Pour tout Arménien, cet entrechoquement prend une valeur particulière. La présence de l’Eglise Apostolique arménienne en Terre Sainte est en effet la seule fenêtre sur le monde dont dispose l’arménité. La République d’Arménie est isolée, enclavée, en proie à une guerre de survie qui n’en finit pas et aux prises avec des difficultés économiques abyssales. La diaspora, elle, s’emploie à préserver de son mieux l’héritage culturel et poursuit son œuvre au service de la reconnaissance du premier génocide du XXe siècle. Deux facteurs qui replient l’Arménien sur lui-même, l’enferment dans une problématique purement nationale et l’empêchent d’avoir un discours de portée universelle. Avec les Lieux Saints, il en va différemment . A travers la blessure d’un moine novice, Armen Sinanian, atteint par une balle israélienne, le peuple arménien tout entier montre son engagement dans la cause de la paix. Depuis le Vème siècle de notre ère, les Arméniens dialoguent, dans le respect mutuel, aussi bien avec les musulmans et les autres communautés chrétiennes qu’avec les Juifs. C’est là la vocation du christianisme : apporter et défendre la paix. C’est là également la vocation de ce petit peuple aux grands principes : s’entendre avec les autres religions, les autres cultures, tout en maintenant ses valeurs propres.

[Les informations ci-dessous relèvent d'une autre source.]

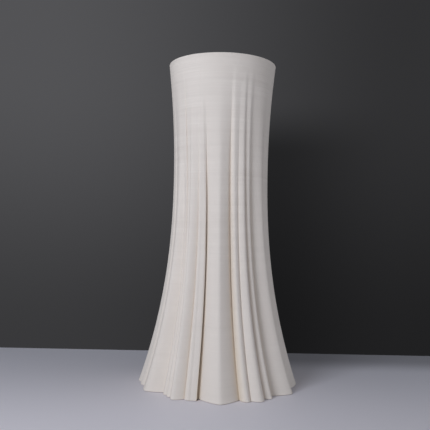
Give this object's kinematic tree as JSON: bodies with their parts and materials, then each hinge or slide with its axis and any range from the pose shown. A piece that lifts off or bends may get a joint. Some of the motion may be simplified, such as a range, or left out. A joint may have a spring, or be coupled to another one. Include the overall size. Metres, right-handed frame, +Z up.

L’Eglise Apostolique est avec ses soeurs latine et grecque orthodoxe l’une des trois gardiennes des Lieux Saints. Cela mérite que tout Arménien s’engage davantage à aider le patriarcat de Jérusalem, qui rencontre mille difficultés pour subsister. Au cœur du chaudron israélo-arabe, les Arméniens ont encore quelque chose à dire, même à leur petite échelle. Quelque chose qui parle au monde entier. Mais cette parole n’est possible que si la présence arménienne se maintient sur cette terre de violence. Pour conserver le lien entre le ciel et la terre, pour réaffirmer la richesse de notre culture du dialogue, pour proclamer que les valeurs héritées de nos pères sont aussi celles de l’avenir, souvenons-nous que Jérusalem, Bethléem, Nazareth sont aussi arméniennes qu’Etchmiadzine ou Erevan. Non pas en terme de souveraineté nationale, car, de ce point de vue-là, elles appartiennent aux Israéliens ou aux Palestiniens. Mais en terme de spiritualité, ce qui n’a aucune valeur de propriété mais engage l’éternité. La blessure d’Armen est la contribution des Arméniens aux souffrances des peuples israélien et palestinien. Que son rétablissement s’accompagne de la paix.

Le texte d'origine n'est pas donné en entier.